06/06/15 18:30 Filed in: Groundworks
It took Sean about five days in total to establish a smooth track and also to scrape back the house site to the rock below the peat. This involved a day or so of rock breaking with a large hydraulic pick on the end of the 15 ton digger. The hire of Sean and the digger cost £30 an hour and £40 an hour when breaking rock. In establishing the track Sean had carefully removed the top 600mm or so of peat, complete with plants, bog myrtle, small rowan bushes and placed these carefully by the side of the track. Treating the ground in this way allows the peat and plants to survive intact.
He said we could then decide if we then want to place it back to make a smaller track to the completed house. He said he had learnt this technique while working on the large wind farms on Skye, where the contractors were strict about restricting damage to the soil and fauna. He assured us that it really works as a technique. Indeed all of the grass and shrubs are still thriving.
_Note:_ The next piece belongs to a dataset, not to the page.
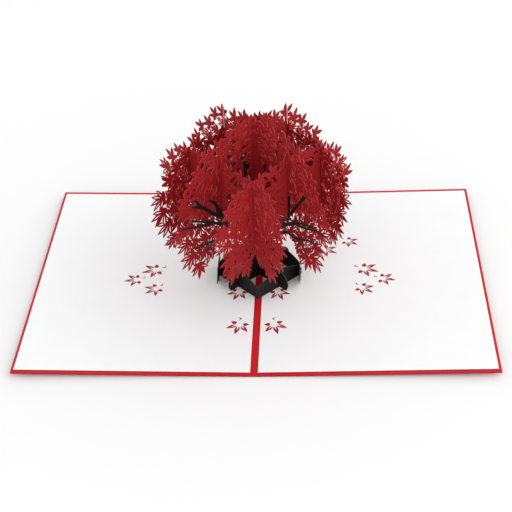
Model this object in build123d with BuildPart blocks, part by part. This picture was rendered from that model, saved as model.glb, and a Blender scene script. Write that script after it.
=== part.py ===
from build123d import *
import os
from math import atan2, cos, degrees, hypot, radians, sin, sqrt, tan

# Pop-up card with a maple tree, lying open on a table, in millimetres.
# X runs across the open card, Y from its front edge to its back edge, Z up.
# The origin is the middle of the spine strip, on the table.

# Card sheets
card_width = 127.0
card_depth = 178.0
cover_thickness = 0.45
panel_thickness = 0.3
spine_width = 4.0
side_border = 1.5
end_border = 2.5
wing_rise = 1.05

# Slotted sheets of the tree
sheet_thickness = 0.3
slot_clearance = 0.1
seat_gap = 0.05

# Base lattice, whose crossings lie base_step apart along X and Y.
# The folded strips have a height at the fold, at the middle of an arm and at the side tab.
base_step = 11.65
front_strip_heights = (7.3, 11.1, 6.3)
back_strip_heights = (8.2, 12.5, 8.2)
tree_strip_height = 10.7
ear_length = 7.2
ear_belly = 3.3
ear_toe = 1.4
slot_eye_radius = 0.8

# Side tabs
tab_length = 30.4
tab_height = 8.6
tab_tip_level = 4.2
foot_length = 12.0
tongue_height = 1.6
front_tongue_level = 1.2
back_tongue_level = 4.2
tongue_reach = 0.5

# Crown lattice, whose crossings lie crown_step apart along X and Y
crown_step = 17.5
tree_lap_level = 50.0
outer_lap_level = 70.0
corner_lap_level = 62.0
crown_top = 112.0

# Leaf sprays on the rim of a lace sheet
rim_leaf_size = 9.4
rim_leaf_pitch = 14.4
rim_leaf_droop = 0.35
gap_inset = 6.0
gap_pitch = 18.0
gap_length = 6.0
gap_width = 1.7

# Half outlines of the lace sheets, from the middle of the top round to the middle below.
# Each point is a distance along the sheet from its middle, and a height over the table.
centre_rim = [(0, 96), (22, 96), (34, 88), (44, 77), (51, 65), (53, 53), (51, 42),
              (47, 31), (41, 31), (35, 41), (23, 47), (8, 45), (0, 44)]
outer_rim = [(0, 82), (24, 81), (36, 76), (45, 68), (47, 58), (43, 47), (42, 37),
             (38, 31), (31, 32), (25, 41), (15, 53), (0, 57)]

# Palmate leaf: lobe directions off the leaf's aim, and lobe lengths over its size
lobe_angles = [-104, -50, 0, 50, 104]
lobe_lengths = [0.6, 0.88, 1.0, 0.88, 0.6]
notch_radius = 0.3
stalk_angle = 150
stalk_radius = 0.3

# Leaf windows of the right inner panel: place of the leaf's middle, aim and size
leaf_windows = [(9.4, -46.2, 285, 9.0), (11.0, -16.4, 290, 8.4), (70.1, -5.6, 347, 7.8),
                (59.8, 4.2, 340, 9.2), (58.1, -14.0, 320, 8.0), (51.2, 33.0, 326, 7.4),
                (37.6, 24.5, 330, 8.4), (24.6, 27.0, 345, 8.4)]
window_hub = 0.22
window_width = 0.3
window_shoulder = 0.45
stem_angle = 160
stem_bow = 9
stem_start = 0.36
stem_end = 0.68
stem_width = 0.09

# Boughs of the tree sheets, one list for each half that grows differently.
# Each has points from the trunk outwards, given as distance along the sheet and height, and first and last width.
front_left_boughs = [
    ([(1, 33), (14, 43.5), (26, 52), (40, 65.5), (43.5, 71)], 3.2, 1.2),
    ([(38, 64), (45.7, 67.8)], 2.0, 1.0),
    ([(24, 50), (28.2, 58.5), (29.8, 63), (34, 66.9)], 3.4, 0.9),
    ([(1, 30), (23, 46), (32, 51.8), (46.4, 59.3)], 3.0, 0.9),
    ([(31, 51.3), (42, 54), (53.3, 57.3)], 1.8, 0.8),
    ([(1, 24), (20, 37), (32.9, 40.3), (45.9, 41.2)], 2.6, 0.9),
    ([(30, 39.8), (38, 36)], 1.4, 0.8),
    ([(3.6, 48), (6.5, 60), (7.8, 80)], 3.0, 1.3),
]
front_right_boughs = [
    ([(1, 33), (14, 43.5), (24.5, 51.5), (30, 59), (34.5, 65.3)], 3.0, 1.1),
    ([(33.8, 64.3), (36.4, 68), (37.8, 70.2)], 1.2, 2.4),
    ([(23.8, 49.5), (25.3, 55), (25.5, 61), (26.6, 66)], 2.6, 1.2),
    ([(1, 30), (23, 46), (31, 51.2), (42.9, 53.6)], 3.0, 0.9),
    ([(29, 49.6), (38, 50.4), (46, 52.6), (52.8, 51.9)], 1.8, 0.8),
    ([(1, 24), (14, 35), (23.4, 41.4), (31.6, 40.4)], 2.6, 1.4),
    ([(30.6, 40.3), (40.2, 43.6), (45.5, 43.3)], 1.3, 0.8),
    ([(30.6, 40.7), (35.8, 37.6), (38.5, 34.5)], 1.3, 0.8),
    ([(3.6, 48), (6.5, 60), (7.8, 78)], 3.0, 1.3),
]
back_boughs = [
    ([(1, 33), (10, 46), (20.0, 63), (21.2, 68), (22.3, 74)], 3.6, 2.2),
    ([(12, 49), (30, 60), (41, 69)], 2.4, 1.0),
    ([(1, 28), (24, 45), (34, 51), (50, 56)], 3.0, 0.9),
    ([(1, 24), (25, 40), (45, 42)], 2.6, 0.9),
    ([(3.6, 48), (6.2, 62), (7.4, 84)], 3.4, 1.6),
    ([(6.6, 70), (11.5, 76)], 1.8, 1.0),
]

# Half outline of the trunk, as distance from the middle and height over the trunk's foot, which is set in the strip
trunk_outline = [(9, 0), (5.2, 9), (4.4, 21), (4.6, 35), (4, 49)]
trunk_setting = 1.7

spine_half = spine_width / 2
wing_length = card_width - spine_half
wing_angle = radians(wing_rise)
base_corner = 2 * base_step
base_crossing = base_step * sqrt(2)
crown_crossing = crown_step * sqrt(2)
wing_stack = cover_thickness + panel_thickness
slot_width = sheet_thickness + 2 * slot_clearance
double_slot_width = 2 * sheet_thickness + 2 * slot_clearance


def panel_top(x):
    """Height of a white panel's upper face at a distance x from the spine's middle."""
    return wing_stack / cos(wing_angle) + (x - spine_half) * tan(wing_angle)


strip_foot = panel_top(base_corner) + seat_gap


def upright(x, y, along_x, along_y):
    """Vertical plane through (x, y), with its sketch axes along the sheet and up."""
    return Plane(origin=(x, y, 0), x_dir=(along_x, along_y, 0), z_dir=(along_y, -along_x, 0))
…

The rock that was broken was used to smooth and grade the track down to the house site. On the fourth day, Simon who is working with me, marked out the position of the trenches, holes for the piers upon which the building would stand. They were initially separate holes to bedrock for each pier but as Sean was excavating he found a small band of clay that needed to be dug out which then made us decide that four trenches across the width of the build would allow us a better way of setting the foundations.
Despite a survey before and a structural engineer on site this small band of clay hadn't been discovered. The trenches were deeper where the clay band had been found, this would require more concrete to get the level that we needed for all of the piers. The ground work is where costs can be unpredictable as you never completely know what you will find until the digger digs. This was not a big problem but required a solution that became four trenches with three piers across in each trench, The solution had the building on bedrock, but we would need more concrete to establish the level across the trenches. This probably increased costs at the concrete stage by £300.